Gather, from the listing beneath this task, every line holding the string "that".

### Provided data
▼
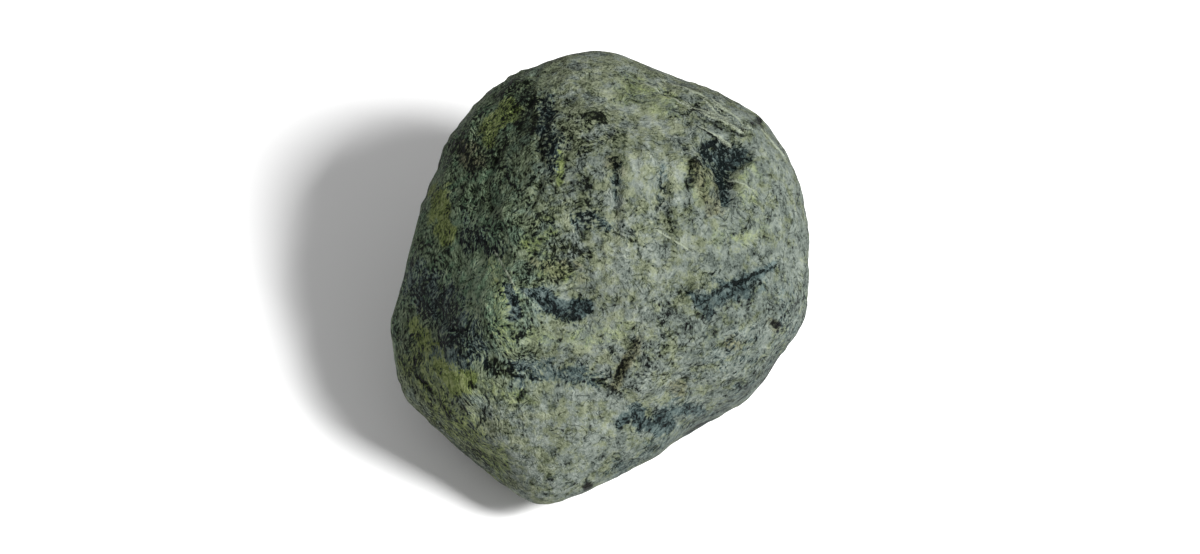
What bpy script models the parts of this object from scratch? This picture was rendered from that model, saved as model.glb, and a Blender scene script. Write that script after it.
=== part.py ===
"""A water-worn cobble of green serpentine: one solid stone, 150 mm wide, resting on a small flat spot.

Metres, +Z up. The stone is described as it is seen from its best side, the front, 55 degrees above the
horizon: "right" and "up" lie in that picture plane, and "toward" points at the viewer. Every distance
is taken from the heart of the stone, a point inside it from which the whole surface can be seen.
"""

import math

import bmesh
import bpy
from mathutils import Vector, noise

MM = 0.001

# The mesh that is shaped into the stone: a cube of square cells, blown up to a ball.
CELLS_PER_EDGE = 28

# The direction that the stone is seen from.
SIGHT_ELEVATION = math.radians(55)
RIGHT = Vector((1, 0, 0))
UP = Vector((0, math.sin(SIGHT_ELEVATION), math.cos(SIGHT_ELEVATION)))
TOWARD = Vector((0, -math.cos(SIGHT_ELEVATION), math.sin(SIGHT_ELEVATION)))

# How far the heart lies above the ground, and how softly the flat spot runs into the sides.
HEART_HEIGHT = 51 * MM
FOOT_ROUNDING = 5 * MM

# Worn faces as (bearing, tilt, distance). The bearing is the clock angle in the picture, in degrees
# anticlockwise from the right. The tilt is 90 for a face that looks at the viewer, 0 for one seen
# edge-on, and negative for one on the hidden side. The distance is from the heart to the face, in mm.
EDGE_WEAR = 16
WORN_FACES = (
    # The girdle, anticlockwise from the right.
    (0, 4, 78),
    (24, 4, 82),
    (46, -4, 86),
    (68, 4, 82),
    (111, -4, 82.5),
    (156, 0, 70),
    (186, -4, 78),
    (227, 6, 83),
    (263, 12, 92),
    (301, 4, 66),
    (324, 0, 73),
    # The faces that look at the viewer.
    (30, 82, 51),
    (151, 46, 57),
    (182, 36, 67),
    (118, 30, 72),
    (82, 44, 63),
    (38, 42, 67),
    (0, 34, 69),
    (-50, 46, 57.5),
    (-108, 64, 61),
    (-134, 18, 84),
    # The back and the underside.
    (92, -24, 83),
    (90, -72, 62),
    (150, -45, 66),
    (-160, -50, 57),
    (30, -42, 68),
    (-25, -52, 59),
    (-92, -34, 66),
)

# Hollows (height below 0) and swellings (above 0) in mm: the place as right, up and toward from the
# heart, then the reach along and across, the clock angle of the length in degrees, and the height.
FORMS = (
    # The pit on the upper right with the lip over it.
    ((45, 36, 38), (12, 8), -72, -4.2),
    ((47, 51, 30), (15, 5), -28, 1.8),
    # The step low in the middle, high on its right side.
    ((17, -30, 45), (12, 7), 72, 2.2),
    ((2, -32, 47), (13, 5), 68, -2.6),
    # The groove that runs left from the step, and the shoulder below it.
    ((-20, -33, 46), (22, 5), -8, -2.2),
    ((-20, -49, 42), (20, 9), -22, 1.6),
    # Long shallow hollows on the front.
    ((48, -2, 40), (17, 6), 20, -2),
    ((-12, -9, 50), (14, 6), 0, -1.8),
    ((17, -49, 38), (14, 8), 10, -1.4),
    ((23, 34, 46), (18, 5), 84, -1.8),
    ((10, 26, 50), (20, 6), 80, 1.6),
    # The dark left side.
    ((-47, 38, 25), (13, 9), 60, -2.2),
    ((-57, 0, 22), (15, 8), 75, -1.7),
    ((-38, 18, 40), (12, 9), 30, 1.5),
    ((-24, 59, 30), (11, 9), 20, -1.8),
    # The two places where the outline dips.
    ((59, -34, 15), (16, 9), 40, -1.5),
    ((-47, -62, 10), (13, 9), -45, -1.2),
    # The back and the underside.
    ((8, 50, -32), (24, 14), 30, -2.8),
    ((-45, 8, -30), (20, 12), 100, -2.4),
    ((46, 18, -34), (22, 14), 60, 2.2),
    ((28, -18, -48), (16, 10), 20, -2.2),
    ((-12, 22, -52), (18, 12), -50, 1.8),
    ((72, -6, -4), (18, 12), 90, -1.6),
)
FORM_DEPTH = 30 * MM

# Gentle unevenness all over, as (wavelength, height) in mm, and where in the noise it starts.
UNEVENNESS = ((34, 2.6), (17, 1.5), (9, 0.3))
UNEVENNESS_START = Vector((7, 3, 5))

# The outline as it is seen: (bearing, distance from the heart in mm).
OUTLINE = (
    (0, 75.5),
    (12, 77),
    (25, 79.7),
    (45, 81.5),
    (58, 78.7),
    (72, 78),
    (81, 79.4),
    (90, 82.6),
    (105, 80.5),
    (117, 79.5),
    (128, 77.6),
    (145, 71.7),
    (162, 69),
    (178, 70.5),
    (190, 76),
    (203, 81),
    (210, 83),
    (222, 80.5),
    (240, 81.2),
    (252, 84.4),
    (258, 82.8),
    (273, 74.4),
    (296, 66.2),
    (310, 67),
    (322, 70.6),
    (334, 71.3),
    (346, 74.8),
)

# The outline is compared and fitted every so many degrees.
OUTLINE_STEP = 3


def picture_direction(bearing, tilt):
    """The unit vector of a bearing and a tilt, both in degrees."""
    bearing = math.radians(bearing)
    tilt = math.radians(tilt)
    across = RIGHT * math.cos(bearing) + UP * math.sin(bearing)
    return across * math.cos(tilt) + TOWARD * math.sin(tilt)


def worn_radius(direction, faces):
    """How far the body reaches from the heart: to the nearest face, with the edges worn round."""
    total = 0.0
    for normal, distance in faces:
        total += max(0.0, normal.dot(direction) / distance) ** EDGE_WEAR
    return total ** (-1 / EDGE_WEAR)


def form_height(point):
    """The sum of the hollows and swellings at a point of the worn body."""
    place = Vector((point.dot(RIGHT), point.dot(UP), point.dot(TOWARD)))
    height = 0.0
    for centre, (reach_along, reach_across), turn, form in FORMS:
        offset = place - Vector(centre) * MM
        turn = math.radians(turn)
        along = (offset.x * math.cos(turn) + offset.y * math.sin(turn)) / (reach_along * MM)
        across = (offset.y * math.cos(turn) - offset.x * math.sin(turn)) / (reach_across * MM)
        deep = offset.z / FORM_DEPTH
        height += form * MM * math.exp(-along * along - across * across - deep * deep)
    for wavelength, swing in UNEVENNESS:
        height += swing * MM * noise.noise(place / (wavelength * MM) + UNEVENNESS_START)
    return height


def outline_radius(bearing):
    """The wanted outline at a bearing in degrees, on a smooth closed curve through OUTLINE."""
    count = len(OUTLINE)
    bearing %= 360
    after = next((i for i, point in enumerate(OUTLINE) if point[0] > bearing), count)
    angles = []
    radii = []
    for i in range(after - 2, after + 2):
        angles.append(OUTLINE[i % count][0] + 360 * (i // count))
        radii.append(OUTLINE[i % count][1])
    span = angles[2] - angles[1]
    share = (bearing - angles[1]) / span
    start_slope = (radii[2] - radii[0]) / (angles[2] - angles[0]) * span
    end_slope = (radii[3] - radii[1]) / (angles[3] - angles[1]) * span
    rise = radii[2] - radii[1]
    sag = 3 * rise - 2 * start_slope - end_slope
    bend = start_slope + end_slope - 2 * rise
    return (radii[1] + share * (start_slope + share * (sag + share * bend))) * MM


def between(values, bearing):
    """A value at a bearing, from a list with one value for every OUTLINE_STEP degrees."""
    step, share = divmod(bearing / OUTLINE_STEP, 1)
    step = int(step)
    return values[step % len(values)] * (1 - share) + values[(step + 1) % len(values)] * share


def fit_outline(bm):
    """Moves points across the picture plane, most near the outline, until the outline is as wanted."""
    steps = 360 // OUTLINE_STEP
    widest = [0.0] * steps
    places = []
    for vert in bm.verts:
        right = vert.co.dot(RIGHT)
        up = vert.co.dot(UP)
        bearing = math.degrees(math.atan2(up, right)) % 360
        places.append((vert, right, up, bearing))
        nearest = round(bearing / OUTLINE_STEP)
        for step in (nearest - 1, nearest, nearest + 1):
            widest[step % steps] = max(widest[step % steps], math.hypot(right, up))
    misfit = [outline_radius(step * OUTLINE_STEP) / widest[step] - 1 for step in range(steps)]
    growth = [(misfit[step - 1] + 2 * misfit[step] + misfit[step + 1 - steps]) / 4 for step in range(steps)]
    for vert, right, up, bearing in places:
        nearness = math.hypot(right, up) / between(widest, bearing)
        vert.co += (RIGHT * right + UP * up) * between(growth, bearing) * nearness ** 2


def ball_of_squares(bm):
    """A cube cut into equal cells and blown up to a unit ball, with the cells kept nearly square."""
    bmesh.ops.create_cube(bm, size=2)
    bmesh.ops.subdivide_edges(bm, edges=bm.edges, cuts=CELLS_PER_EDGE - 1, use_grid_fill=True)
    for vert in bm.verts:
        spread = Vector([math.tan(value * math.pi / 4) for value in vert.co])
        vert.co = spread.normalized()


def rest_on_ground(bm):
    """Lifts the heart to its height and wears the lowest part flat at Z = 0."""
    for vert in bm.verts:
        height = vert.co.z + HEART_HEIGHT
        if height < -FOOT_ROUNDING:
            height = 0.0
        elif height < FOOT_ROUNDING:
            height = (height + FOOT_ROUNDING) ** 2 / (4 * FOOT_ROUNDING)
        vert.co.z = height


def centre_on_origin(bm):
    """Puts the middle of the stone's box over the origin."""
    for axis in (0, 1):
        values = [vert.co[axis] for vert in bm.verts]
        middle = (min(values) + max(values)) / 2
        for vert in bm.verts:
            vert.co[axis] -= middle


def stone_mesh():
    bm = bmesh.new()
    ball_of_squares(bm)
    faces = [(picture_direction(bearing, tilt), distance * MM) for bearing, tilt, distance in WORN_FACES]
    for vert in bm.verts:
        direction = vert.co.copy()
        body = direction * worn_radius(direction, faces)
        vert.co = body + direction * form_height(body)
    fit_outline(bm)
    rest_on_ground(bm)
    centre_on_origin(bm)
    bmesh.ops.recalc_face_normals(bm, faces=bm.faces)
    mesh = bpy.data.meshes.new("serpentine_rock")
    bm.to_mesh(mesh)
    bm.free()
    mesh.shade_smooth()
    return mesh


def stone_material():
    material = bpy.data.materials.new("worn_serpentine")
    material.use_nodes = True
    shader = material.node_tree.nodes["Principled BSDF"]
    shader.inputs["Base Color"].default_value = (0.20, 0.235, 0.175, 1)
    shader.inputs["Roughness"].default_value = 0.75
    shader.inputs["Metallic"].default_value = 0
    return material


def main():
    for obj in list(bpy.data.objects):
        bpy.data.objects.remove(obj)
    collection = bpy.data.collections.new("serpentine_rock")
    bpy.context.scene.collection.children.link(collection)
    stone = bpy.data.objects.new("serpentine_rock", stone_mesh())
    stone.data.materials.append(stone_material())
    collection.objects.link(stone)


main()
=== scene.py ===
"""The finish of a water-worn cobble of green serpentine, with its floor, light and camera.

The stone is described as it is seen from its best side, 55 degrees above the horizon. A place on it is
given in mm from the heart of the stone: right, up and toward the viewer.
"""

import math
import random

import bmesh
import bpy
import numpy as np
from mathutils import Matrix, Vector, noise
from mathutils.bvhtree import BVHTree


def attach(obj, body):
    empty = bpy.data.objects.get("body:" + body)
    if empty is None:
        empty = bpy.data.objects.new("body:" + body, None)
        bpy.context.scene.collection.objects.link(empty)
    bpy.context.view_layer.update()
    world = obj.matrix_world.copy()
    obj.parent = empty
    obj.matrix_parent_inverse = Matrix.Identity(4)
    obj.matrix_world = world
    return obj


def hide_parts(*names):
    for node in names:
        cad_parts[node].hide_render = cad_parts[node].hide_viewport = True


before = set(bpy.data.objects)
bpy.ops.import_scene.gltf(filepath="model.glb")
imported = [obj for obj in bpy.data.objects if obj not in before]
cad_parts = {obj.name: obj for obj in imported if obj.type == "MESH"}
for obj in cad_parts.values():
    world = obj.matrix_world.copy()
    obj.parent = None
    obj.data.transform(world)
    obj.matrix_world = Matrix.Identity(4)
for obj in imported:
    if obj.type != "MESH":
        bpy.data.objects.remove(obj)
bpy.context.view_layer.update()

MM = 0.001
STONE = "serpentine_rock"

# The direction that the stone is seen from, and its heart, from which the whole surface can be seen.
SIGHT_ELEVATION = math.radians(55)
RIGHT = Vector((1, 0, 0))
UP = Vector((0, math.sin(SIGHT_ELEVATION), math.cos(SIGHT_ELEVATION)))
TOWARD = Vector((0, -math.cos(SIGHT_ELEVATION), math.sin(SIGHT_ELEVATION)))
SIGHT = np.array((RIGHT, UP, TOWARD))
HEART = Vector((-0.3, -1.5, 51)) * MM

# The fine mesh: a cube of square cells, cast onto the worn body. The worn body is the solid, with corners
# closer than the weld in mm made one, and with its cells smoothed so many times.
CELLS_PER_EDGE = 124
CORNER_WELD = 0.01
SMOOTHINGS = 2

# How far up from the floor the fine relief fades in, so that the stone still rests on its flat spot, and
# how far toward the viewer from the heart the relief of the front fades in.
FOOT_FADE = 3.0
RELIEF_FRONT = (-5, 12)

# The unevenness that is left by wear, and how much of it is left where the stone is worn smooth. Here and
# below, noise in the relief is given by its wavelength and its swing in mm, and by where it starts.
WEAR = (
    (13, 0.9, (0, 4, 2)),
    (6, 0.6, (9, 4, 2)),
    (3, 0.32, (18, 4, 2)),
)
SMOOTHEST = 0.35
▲
### Exercise response
What bpy script models the parts of this object from scratch? This picture was rendered from that model, saved as model.glb, and a Blender scene script. Write that script after it.
horizon: "right" and "up" lie in that picture plane, and "toward" points at the viewer. Every distance
# The mesh that is shaped into the stone: a cube of square cells, blown up to a ball.
# The direction that the stone is seen from.
# anticlockwise from the right. The tilt is 90 for a face that looks at the viewer, 0 for one seen
    # The faces that look at the viewer.
    # The groove that runs left from the step, and the shoulder below it.
# The direction that the stone is seen from, and its heart, from which the whole surface can be seen.
# How far up from the floor the fine relief fades in, so that the stone still rests on its flat spot, and
# The unevenness that is left by wear, and how much of it is left where the stone is worn smooth. Here and